#### [Exercise directions]
Exactly the lines from the line with "What three.js and" to the line with "const SHEET = 1.2;" should be extracted, both included, with no other lines.
——————————
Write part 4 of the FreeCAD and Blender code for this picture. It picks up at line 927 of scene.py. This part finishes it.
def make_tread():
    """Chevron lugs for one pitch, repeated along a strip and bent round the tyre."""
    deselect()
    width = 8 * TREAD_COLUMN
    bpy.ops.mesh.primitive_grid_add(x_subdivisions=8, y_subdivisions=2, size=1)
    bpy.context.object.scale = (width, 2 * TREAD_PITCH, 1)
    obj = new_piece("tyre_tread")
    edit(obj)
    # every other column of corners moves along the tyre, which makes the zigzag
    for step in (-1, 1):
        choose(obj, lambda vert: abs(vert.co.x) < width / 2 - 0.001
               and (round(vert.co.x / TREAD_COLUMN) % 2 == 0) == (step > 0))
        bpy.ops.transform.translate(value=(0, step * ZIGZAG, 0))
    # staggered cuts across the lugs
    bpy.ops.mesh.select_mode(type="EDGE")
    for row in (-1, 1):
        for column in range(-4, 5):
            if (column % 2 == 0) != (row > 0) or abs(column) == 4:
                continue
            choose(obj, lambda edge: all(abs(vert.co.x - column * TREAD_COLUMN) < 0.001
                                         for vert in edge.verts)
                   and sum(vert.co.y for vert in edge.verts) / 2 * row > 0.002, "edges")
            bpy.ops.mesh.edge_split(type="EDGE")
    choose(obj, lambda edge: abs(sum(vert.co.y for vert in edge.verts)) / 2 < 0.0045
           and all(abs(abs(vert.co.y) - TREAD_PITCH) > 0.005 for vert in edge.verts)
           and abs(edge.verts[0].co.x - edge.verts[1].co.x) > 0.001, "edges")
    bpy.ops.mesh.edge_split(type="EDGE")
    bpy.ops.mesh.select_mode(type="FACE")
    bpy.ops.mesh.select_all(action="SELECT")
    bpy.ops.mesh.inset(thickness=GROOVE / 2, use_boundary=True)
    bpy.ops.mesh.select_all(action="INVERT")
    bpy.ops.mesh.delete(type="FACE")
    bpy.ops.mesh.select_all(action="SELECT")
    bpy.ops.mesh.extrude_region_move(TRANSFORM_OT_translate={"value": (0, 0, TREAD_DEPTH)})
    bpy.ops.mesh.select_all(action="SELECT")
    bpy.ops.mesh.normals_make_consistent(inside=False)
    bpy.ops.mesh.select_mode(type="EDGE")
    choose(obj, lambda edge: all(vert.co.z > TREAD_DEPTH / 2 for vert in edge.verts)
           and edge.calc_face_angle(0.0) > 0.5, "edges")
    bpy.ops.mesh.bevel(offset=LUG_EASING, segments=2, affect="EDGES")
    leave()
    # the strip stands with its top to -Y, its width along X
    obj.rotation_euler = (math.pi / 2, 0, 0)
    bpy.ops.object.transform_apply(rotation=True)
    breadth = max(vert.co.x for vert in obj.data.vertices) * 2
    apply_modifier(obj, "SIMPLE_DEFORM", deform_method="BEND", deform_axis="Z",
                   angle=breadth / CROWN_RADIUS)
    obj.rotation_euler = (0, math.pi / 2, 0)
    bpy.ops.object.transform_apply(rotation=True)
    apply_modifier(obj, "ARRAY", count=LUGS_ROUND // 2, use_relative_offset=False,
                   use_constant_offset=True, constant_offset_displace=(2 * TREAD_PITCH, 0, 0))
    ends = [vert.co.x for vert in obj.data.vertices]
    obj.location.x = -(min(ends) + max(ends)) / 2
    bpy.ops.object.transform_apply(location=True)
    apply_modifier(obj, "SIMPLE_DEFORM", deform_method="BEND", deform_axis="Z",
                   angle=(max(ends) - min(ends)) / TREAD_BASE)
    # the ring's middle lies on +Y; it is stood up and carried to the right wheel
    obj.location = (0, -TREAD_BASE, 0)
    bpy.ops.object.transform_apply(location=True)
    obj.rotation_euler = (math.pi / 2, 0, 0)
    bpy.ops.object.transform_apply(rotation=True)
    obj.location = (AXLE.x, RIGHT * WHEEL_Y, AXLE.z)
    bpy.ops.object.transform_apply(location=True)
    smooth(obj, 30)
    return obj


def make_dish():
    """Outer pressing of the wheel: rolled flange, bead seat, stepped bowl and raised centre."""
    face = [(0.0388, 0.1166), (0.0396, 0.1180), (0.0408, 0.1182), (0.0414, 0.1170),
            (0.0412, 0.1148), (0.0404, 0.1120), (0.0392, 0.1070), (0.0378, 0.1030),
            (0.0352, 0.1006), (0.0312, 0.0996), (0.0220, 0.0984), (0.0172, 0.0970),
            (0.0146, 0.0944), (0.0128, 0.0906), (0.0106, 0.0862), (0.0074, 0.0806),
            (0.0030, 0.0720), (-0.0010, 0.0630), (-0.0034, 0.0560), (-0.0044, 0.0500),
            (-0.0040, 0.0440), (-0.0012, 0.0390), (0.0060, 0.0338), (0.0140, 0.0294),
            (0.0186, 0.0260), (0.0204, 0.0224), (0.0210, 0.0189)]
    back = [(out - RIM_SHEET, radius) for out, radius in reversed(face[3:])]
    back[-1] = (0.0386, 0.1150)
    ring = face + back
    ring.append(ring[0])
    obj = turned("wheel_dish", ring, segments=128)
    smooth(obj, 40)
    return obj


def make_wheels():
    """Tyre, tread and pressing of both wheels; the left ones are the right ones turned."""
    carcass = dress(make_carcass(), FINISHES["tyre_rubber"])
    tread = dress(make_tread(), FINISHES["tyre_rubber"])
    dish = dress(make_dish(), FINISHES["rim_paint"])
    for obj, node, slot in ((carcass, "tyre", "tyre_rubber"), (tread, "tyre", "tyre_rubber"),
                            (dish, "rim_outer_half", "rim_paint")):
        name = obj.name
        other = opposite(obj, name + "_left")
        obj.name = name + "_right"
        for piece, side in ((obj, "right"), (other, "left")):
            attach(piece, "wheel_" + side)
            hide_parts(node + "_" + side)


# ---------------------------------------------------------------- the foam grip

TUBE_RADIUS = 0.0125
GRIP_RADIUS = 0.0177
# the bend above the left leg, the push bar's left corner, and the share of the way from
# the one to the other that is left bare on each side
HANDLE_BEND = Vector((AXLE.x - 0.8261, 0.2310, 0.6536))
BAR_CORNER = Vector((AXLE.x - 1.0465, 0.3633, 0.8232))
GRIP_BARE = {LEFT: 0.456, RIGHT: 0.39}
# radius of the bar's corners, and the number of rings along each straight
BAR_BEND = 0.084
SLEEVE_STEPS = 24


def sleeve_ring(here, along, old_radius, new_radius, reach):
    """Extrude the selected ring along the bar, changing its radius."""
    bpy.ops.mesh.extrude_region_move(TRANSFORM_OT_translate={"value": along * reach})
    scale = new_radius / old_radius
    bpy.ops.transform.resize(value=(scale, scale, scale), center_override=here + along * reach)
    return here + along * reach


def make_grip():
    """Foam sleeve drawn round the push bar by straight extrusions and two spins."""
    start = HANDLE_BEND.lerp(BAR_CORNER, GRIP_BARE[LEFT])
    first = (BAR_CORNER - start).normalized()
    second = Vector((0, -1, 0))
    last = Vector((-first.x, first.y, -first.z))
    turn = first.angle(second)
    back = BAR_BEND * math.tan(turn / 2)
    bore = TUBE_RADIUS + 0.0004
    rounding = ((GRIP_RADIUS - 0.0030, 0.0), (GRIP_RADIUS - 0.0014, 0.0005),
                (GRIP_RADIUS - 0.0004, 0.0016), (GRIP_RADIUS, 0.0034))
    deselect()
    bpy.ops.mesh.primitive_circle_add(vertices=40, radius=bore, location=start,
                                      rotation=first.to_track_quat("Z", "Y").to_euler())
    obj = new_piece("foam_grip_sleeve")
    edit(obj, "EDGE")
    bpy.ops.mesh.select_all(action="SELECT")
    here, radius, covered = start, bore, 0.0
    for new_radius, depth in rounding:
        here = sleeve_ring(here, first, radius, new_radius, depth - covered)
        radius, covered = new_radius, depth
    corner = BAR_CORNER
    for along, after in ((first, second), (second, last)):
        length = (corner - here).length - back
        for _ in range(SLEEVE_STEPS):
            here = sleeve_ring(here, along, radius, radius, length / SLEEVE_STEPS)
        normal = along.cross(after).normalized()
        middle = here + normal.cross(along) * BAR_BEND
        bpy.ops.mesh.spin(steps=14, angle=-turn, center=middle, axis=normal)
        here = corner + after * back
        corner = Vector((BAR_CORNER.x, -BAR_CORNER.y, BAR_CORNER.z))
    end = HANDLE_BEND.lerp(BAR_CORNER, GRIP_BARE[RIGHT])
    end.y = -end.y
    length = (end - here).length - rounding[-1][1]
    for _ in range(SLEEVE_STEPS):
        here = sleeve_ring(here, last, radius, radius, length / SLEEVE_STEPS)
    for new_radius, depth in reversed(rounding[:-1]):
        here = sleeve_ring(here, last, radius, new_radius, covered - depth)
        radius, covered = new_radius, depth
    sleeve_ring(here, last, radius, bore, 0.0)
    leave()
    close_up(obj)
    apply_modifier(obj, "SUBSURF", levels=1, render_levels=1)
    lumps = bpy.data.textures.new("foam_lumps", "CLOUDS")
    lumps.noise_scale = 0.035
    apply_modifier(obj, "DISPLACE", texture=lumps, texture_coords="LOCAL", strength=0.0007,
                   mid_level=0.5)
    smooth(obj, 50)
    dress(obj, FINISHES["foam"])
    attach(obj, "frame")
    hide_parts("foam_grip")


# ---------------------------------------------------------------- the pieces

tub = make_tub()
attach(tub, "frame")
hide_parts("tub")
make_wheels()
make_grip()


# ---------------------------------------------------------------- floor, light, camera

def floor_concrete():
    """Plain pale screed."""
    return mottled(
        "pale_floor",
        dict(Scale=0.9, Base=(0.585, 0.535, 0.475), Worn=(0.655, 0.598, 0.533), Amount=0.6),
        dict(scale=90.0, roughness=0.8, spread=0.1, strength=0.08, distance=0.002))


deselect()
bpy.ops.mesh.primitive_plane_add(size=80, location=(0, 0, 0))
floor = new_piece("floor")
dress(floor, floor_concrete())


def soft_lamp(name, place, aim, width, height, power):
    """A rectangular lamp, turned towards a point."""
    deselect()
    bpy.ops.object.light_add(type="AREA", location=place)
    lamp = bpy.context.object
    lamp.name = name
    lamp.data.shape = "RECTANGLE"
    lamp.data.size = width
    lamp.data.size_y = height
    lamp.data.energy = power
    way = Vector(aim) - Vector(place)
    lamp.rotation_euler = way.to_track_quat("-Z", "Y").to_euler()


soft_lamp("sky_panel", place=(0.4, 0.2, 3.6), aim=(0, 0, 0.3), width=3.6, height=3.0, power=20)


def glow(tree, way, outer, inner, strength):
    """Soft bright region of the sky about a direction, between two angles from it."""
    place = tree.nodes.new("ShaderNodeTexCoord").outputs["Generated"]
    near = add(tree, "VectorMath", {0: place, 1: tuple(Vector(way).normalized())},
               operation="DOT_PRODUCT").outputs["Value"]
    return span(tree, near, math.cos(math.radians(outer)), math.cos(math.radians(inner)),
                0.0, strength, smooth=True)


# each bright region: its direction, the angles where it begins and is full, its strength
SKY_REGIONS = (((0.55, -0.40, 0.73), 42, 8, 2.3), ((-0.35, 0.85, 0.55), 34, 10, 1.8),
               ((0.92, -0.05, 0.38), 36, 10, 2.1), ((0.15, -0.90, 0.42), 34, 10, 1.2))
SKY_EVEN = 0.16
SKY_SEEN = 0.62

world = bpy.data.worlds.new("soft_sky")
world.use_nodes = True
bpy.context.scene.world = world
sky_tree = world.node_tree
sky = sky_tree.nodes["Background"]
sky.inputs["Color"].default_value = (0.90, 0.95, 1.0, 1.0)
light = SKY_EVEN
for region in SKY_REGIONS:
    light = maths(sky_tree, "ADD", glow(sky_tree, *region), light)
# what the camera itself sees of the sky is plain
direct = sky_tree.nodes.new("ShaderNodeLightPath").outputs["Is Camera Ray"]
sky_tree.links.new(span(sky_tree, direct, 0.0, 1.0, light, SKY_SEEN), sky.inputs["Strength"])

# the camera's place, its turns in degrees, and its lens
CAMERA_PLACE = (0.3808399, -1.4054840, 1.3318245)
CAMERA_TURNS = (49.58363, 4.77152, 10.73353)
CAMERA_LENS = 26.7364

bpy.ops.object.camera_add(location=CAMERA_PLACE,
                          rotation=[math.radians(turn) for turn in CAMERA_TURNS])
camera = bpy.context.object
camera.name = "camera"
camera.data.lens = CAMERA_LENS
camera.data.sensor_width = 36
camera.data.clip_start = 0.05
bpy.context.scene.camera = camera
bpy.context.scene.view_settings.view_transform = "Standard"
——————————
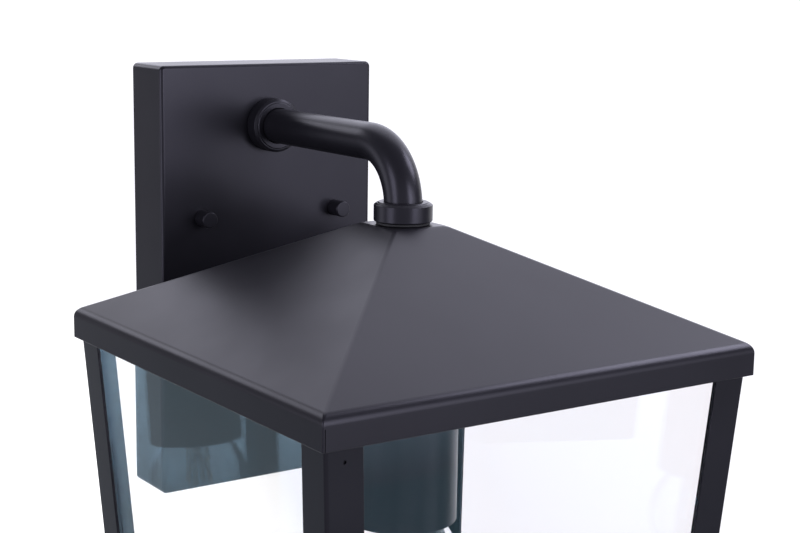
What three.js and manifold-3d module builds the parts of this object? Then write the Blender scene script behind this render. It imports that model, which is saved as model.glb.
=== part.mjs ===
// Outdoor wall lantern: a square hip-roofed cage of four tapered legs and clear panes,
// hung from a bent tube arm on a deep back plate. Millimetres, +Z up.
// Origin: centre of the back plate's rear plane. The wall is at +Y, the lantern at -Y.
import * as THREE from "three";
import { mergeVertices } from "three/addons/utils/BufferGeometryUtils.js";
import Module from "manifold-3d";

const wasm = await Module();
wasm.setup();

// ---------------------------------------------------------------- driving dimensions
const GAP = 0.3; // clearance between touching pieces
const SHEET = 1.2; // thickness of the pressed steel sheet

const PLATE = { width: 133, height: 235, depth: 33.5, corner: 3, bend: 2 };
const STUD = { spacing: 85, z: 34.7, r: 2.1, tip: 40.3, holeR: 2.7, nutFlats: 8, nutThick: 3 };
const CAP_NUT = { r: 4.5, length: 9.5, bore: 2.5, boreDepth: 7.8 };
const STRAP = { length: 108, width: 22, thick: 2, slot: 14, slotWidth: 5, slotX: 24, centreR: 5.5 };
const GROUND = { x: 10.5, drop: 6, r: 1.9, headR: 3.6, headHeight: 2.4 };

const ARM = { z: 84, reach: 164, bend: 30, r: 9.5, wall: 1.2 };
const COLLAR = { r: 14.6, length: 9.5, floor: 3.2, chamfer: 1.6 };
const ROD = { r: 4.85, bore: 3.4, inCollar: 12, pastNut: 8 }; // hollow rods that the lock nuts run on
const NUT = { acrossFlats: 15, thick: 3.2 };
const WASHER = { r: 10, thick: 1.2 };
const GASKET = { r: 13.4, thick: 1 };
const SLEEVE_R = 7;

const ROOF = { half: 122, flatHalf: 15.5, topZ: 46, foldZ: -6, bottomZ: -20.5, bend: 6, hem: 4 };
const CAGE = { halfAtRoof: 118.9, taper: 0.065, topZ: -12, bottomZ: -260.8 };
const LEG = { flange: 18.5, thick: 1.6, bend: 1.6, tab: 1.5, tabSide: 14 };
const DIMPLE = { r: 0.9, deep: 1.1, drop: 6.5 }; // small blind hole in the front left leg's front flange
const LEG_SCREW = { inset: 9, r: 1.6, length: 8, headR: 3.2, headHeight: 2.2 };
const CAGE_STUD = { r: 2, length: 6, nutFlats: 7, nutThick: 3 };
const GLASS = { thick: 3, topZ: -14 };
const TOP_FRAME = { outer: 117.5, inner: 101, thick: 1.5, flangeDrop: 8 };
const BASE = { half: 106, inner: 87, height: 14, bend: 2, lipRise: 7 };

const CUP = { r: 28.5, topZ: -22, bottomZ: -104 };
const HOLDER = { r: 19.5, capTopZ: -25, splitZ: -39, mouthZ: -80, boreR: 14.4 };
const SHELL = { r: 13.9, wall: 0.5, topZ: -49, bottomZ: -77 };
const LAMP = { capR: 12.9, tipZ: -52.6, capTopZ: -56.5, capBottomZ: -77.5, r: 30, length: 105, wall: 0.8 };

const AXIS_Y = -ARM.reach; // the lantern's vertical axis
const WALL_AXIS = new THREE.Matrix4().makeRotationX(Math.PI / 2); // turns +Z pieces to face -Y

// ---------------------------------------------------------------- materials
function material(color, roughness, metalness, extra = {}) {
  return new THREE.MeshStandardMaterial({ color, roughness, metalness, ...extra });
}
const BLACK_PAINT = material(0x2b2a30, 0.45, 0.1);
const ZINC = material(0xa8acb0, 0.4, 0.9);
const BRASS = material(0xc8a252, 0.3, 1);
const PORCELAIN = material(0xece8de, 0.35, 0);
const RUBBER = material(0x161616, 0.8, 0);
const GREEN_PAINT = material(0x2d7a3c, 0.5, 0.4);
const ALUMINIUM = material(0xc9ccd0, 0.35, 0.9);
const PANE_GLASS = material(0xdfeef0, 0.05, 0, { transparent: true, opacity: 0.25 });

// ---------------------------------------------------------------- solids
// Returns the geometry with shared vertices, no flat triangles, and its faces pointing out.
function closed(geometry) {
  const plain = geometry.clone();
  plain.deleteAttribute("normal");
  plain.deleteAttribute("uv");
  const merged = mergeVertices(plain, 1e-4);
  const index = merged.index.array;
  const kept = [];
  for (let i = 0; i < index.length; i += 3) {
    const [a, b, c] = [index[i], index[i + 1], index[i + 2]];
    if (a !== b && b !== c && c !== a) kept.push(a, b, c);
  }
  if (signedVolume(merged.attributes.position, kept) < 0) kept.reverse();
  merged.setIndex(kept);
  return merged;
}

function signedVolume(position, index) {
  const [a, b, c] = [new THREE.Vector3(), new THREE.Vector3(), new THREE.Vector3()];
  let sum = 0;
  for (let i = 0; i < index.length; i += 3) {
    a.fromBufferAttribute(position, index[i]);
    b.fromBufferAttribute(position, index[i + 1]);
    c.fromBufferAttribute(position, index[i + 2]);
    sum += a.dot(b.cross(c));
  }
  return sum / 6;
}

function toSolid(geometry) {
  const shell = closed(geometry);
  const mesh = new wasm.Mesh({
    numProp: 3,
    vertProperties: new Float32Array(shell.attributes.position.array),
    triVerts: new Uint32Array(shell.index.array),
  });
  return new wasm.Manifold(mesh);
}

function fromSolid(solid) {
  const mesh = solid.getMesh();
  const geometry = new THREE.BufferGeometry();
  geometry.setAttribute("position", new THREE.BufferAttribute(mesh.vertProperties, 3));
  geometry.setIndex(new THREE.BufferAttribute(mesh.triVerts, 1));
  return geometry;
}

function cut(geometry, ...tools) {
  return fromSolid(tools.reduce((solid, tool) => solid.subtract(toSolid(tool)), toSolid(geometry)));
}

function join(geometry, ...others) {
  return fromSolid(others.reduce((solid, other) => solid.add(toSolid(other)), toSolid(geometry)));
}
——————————
#### [Result of the task]
What three.js and manifold-3d module builds the parts of this object? Then write the Blender scene script behind this render. It imports that model, which is saved as model.glb.
=== part.mjs ===
// Outdoor wall lantern: a square hip-roofed cage of four tapered legs and clear panes,
// hung from a bent tube arm on a deep back plate. Millimetres, +Z up.
// Origin: centre of the back plate's rear plane. The wall is at +Y, the lantern at -Y.
import * as THREE from "three";
import { mergeVertices } from "three/addons/utils/BufferGeometryUtils.js";
import Module from "manifold-3d";

const wasm = await Module();
wasm.setup();

// ---------------------------------------------------------------- driving dimensions
const GAP = 0.3; // clearance between touching pieces
const SHEET = 1.2; // thickness of the pressed steel sheet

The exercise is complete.